Was a wakening call. Taught me to be far more careful when deploying and testing s/w.
The admin taught me about find and xargs, a lesson I have remembered for the last 15 years.
1. Be more careful next time so that you're less likely to make the same mistake again.
2. Fix the system so that nobody can make that kind of mistake again.
Learning lesson #1 will means that you're less likely to make the same, but learning lesson #2 will prevent you and your team from making that same mistake.
For something that's as easy to test as "is the site working", the real lesson there is that you set up your deployment system so that the website needs to respond to a health check before the deploy finishes.
(I realize this is nitpicking and isn't the point of the article, just thought I'd mention it :P)
Though somewhat beside the point, if you have a dedicated test team, know that I don't trust my test infrastructure to catch all your screw-ups anymore than you have confidence that there won't be any.

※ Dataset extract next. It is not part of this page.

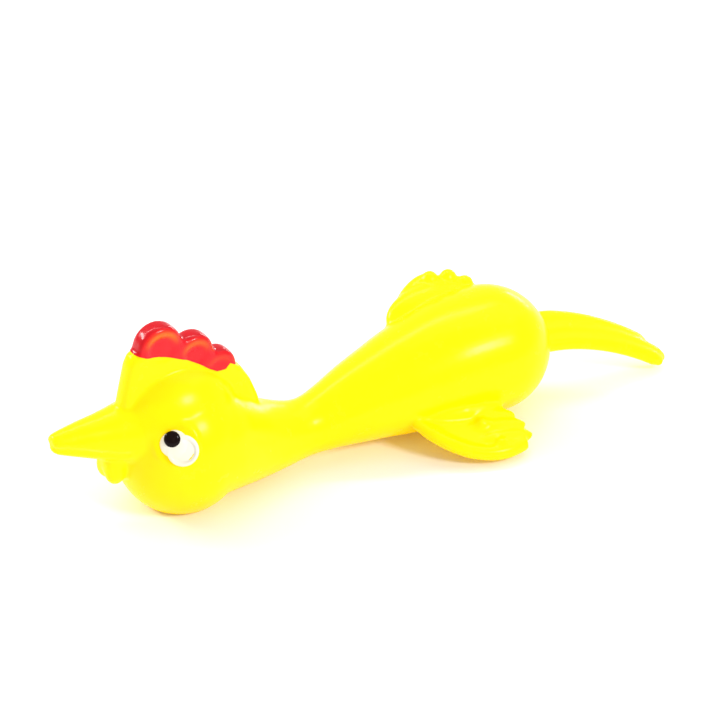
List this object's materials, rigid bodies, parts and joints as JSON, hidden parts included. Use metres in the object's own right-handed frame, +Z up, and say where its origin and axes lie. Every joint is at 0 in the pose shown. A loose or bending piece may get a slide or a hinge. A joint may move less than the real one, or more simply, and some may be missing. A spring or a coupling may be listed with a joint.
{
  "type": "rubber chicken",
  "caption": "Small stretchy flick-flyer rubber chicken with a finger pocket in its head, painted comb and eyes, two wings and a bending tail.",
  "frame": {"origin": "bottom centre of the object's box, on the surface that the head's rim and the belly stand on", "axes": "+Z up; the beak points to -X and the tail to +X; the chicken's left side is towards -Y"},
  "size_m": [0.117, 0.0314, 0.0355],
  "materials": {
    "yellow_rubber": "glossy translucent",
    "red_paint": "glossy",
    "white_paint": "satin",
    "black_paint": "glossy"
  },
  "bodies": {
    "torso_body": {"torso": "yellow_rubber"},
    "neck_body": {"neck_rear": "yellow_rubber"},
    "throat_body": {"neck_front": "yellow_rubber"},
    "head_body": {"head": "yellow_rubber", "beak": "yellow_rubber", "wattle": "yellow_rubber", "comb_saddle": "yellow_rubber", "left_eye_white": "white_paint", "right_eye_white": "white_paint", "left_pupil": "black_paint", "right_pupil": "black_paint"},
    "comb_body": {"comb_crest": "yellow_rubber", "comb_paint": "red_paint"},
    "left_wing_body": {"left_wing": "yellow_rubber"},
    "right_wing_body": {"right_wing": "yellow_rubber"},
    "tail_body": {"tail_base": "yellow_rubber"},
    "tail_tip_body": {"tail_tip": "yellow_rubber"}
  },
  "joints": [
    {"name": "neck_stretch", "type": "slide", "parent": "torso_body", "child": "neck_body", "axis": [-1, 0, 0], "range_m": [0, 0.06], "stiffness_N_per_m": 60},
    {"name": "neck_twist", "type": "hinge", "parent": "neck_body", "child": "throat_body", "pos_m": [-0.00953, 0.00303, 0.0062], "axis": [1, 0, 0], "range_deg": [-90, 90], "stiffness_Nm_per_rad": 0.02},
    {"name": "head_nod", "type": "hinge", "parent": "throat_body", "child": "head_body", "pos_m": [-0.03323, 0.00303, 0.0105], "axis": [0, 1, 0], "range_deg": [-35, 8], "stiffness_Nm_per_rad": 0.02},
    {"name": "comb_flop", "type": "hinge", "parent": "head_body", "child": "comb_body", "pos_m": [-0.03323, 0.00303, 0.0259], "axis": [0.9563, 0, -0.2924], "range_deg": [-25, 25], "stiffness_Nm_per_rad": 0.002},
    {"name": "left_wing_flap", "type": "hinge", "parent": "torso_body", "child": "left_wing_body", "pos_m": [0.01647, -0.00768, 0.00514], "axis": [-0.9923, 0.1133, 0.0504], "range_deg": [-20, 55], "stiffness_Nm_per_rad": 0.002},
    {"name": "right_wing_flap", "type": "hinge", "parent": "torso_body", "child": "right_wing_body", "pos_m": [0.01812, 0.01248, 0.01904], "axis": [0.9946, 0.0737, 0.0737], "range_deg": [-35, 45], "stiffness_Nm_per_rad": 0.002},
    {"name": "tail_lift", "type": "hinge", "parent": "torso_body", "child": "tail_body", "pos_m": [0.03937, 0.00303, 0.0106], "axis": [-0.0992, -0.8131, -0.5736], "range_deg": [-15, 40], "stiffness_Nm_per_rad": 0.002},
    {"name": "tail_tip_bend", "type": "hinge", "parent": "tail_body", "child": "tail_tip_body", "pos_m": [0.04882, 0.0019, 0.00766], "axis": [-0.3657, -0.8697, -0.3316], "range_deg": [-20, 45], "stiffness_Nm_per_rad": 0.002}
  ]
}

If it passes the tests, I'm pretty confident we didn't break anything, but it can wait until Monday, right?
On to the point, everyone has to do this once. We've all got a story (I have an anthology). If you're confident that a lesson has been learned, no reason to belabor the point.
I have also been frighteningly, unforgivably unkind and I can tell you, being kind is better. I still shudder when I think about how unkind I was.
Good thing IT kept excellent backups! And despite this I didn't "learn" to fire on first fuckup.